Three per cent of course means thousands of people in a populous region like first century Roman Judea and Galilee. 10-15% many more thousands still, but Hezser leans towards the smaller percentage in this case.

Part of the problem with the evidence is that there is so little to go on. This would be for at least two reasons: low literacy levels don’t produce abundant literary remains; and most ancient writings don’t survive to modern times. The survival rate for documents in first century Judea is particularly bad, not least because of the war there which destroyed Jerusalem in 70AD.

The question is whether any of Jesus' group numbered among the thousands, and some of the factors which may make this group exceptional have been set out.


Appendix 2: But don't Josephus and Philo say...?

It is well known that first century Jewish authors choose to give the impression that learning to read Torah was virtually a universal education amongst Jewish families (Josephus, Ag. Ap, 1:12 and 2:25; Philo Legat. 16:115-116). It would be easy to leap from this to assuming that Jesus had twelve literate disciples, but the evidence is problematic. Jewish people in general were surely familiar with seeing, hearing and memorising texts such as Torah and day to day texts (what Chris Keith calls textuality). But it is not safe to assume that they could generally actually read them (literacy), even less so write more than the basics needed to live according to their social status (see above). The widely circulated idea of a public schooling network in Galilee and Judea has foundered due to lack of evidence on the ground, so to speak. There is some evidence for learning in families and synagogues, but it is patchy evidence rather than universal. While most Jews learned about their sacred texts, it doesn't mean they all learned to read them. (See Chris Keith, Jesus Against the Scribal Elite, 21-24. And Chris Keith, Jesus' Literacy: Scribal Culture and the Teacher from Galilee (Bloomsbury, 2017), 74-77. And Chris Keith, "Literacy," in The Dictionary of the Bible and Ancient Media (Bloomsbury T&T Clark, 2017), 206-209.)
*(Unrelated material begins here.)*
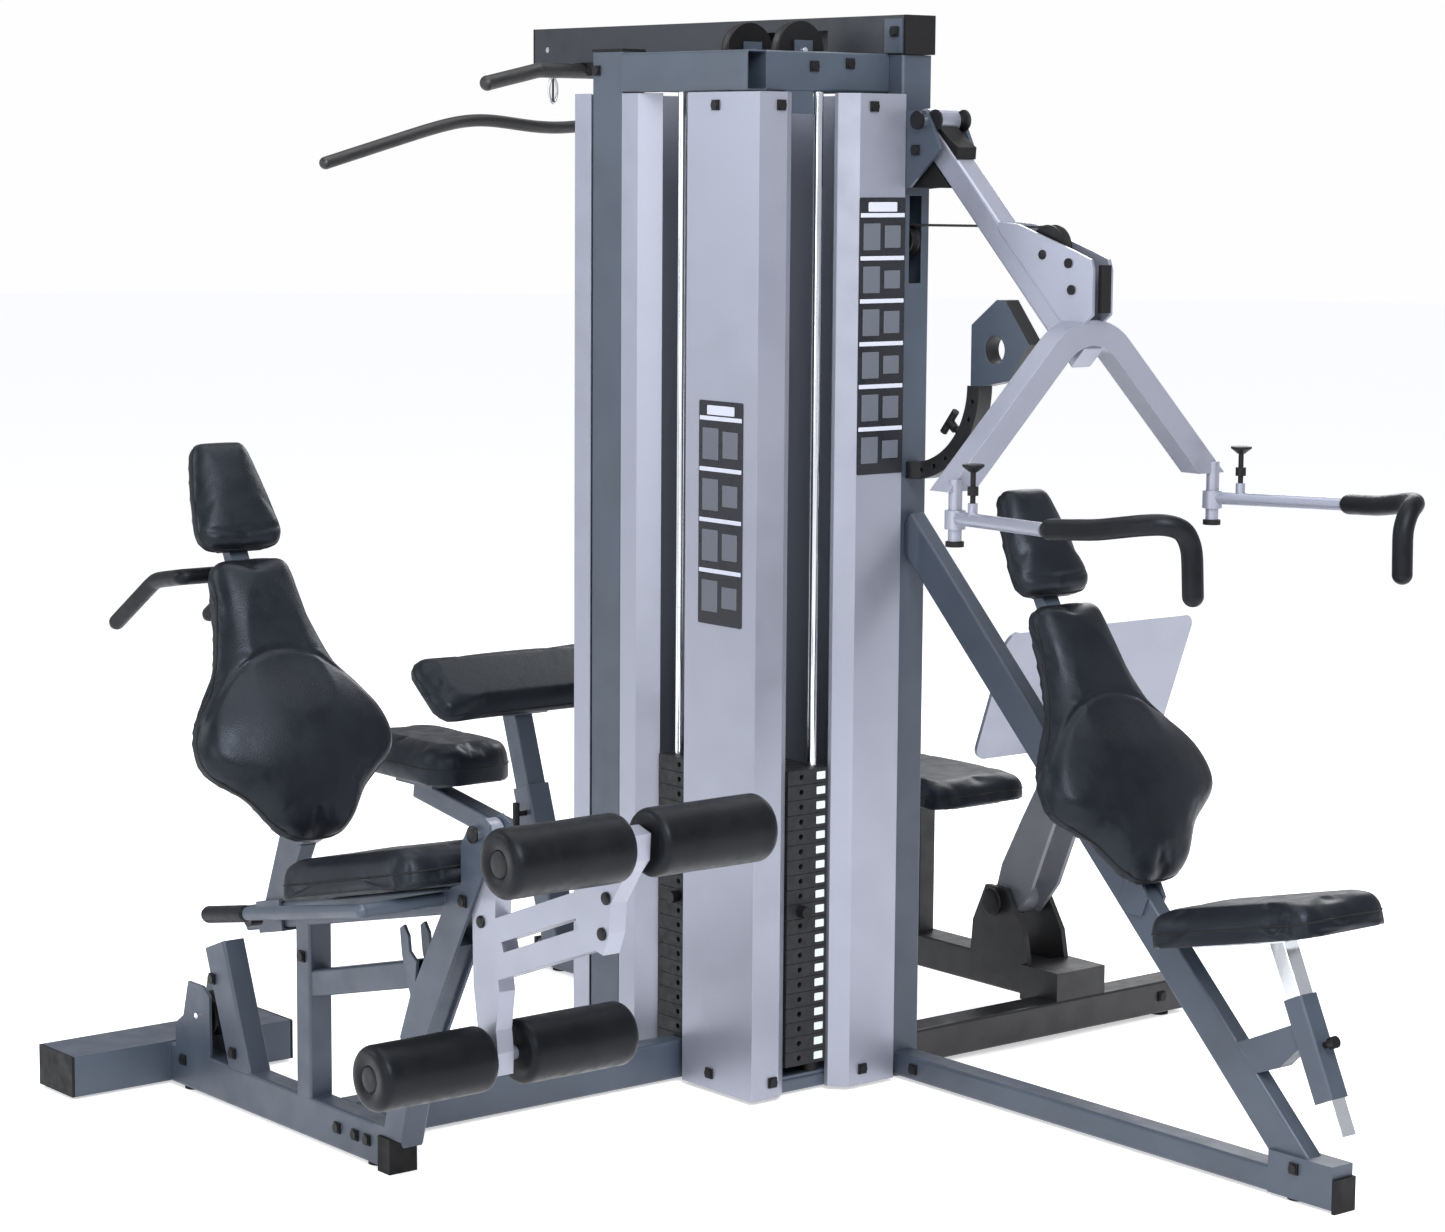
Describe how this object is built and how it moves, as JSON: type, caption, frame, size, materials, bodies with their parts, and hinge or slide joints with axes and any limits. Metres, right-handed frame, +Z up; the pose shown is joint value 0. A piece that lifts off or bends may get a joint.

It may be worth adding the the activity of literacy was an enterprise more or less owned by elites, but they didn't necessarily want to do all of the tasks associated with it. in Roman cities, some elites could afford to pay lower status people (even literate slaves) to do the laborious task of copying books by hand, for example. (Freeing the elite to do more interesting things with their time.) So the elites could afford to pay for the upkeep, and perhaps the training, of lower status literate people. (See Loveday Alexander, "Ancient Book Production and the Circulation of the Gospels," in The Gospels for All Christians, ed. Richard Bauckham (Grand Rapids: Eerdmans, 1998), 71-105. E.g. page 88.) What went for Roman cities didn't go for everywhere in the empire, since elites tend to cluster and were not evenly spread geographically, and some cities were more important than others! There is interesting evidence about this at: https://thetextualmechanic.blogspot.com/2020/01/chaerammon-literate-slave.html

The extent to which this scenario would apply to cities in Galilee and Judea is difficult to judge. If we had any evidence of that, or that any within Jesus' circle had been slaves in elite households in such cities, we might be able to explore that further, but we don't have the evidence to go on. We meet Jesus' core followers in the gospels at a stage of life where they are rural fishermen and the like. However, household slaves were not unusual. (This is not like the kind of slavery we saw in the transatlantic slave trade where people were literally stolen. We should think rather of scenarios such as destitute families selling themselves into a different form of servitude.) We might think of Paul's letter to a Christian called Philemon about learning to treat his runaway slave as a brother. Whether the slave, Onesimus, had any such training we are not really in a position to confirm. But my overall point is that it was not impossible by any means for the wider circle to include some who were literate to some or other level.


Appendix 3: What about the literacy of scribes and Pharisees?

Jesus and the disciples are not described as scribes or Pharisees. The question arises here simply to help fill in the wider picture of literacy in Roman Judea and Galilee. As for scribes, I will speak more broadly. Obviously, there was some kind of Jewish education structure that produced scribes – a school for scribes, if you like, not a school for everyone. Not everyone was a scribe. Scribes had the education needed to draft documents that play a part in day to day living, and the best of them could deal with Hebrew scripture. This would give some of them higher status - not everyone scribe would count as part of the elite. For some of the better scribes, it was sufficient education for some of them to debate the Jewish law with a sense of authority, as we see in the gospels. It is difficult to know how a young person got into this class. (You could perhaps compare it with British young people who were showing aptitude around 1000AD being selected to learn in monasteries, while others got into them due to elite or family connections.) Now, for Torah reading, obviously we would think about people learning the locally prized language of Hebrew, not the lingua Franca of Greek (or even Latin). Greek had more widely provided education and was in use in Roman Judea and Galilee. Therefore we can’t be sure whether scribes in general were more competent in the Hebrew Bible or a Greek translation of it. In Jesus’ day, in Roman Judea, there were scribes and Pharisees and Sadduccees, and each group had differing levels of literacy and associated social status, in more or less that order. But the higher up the scale you were, the more likely you were able to rely on others to do some of your writing tasks for you - scribes had many uses!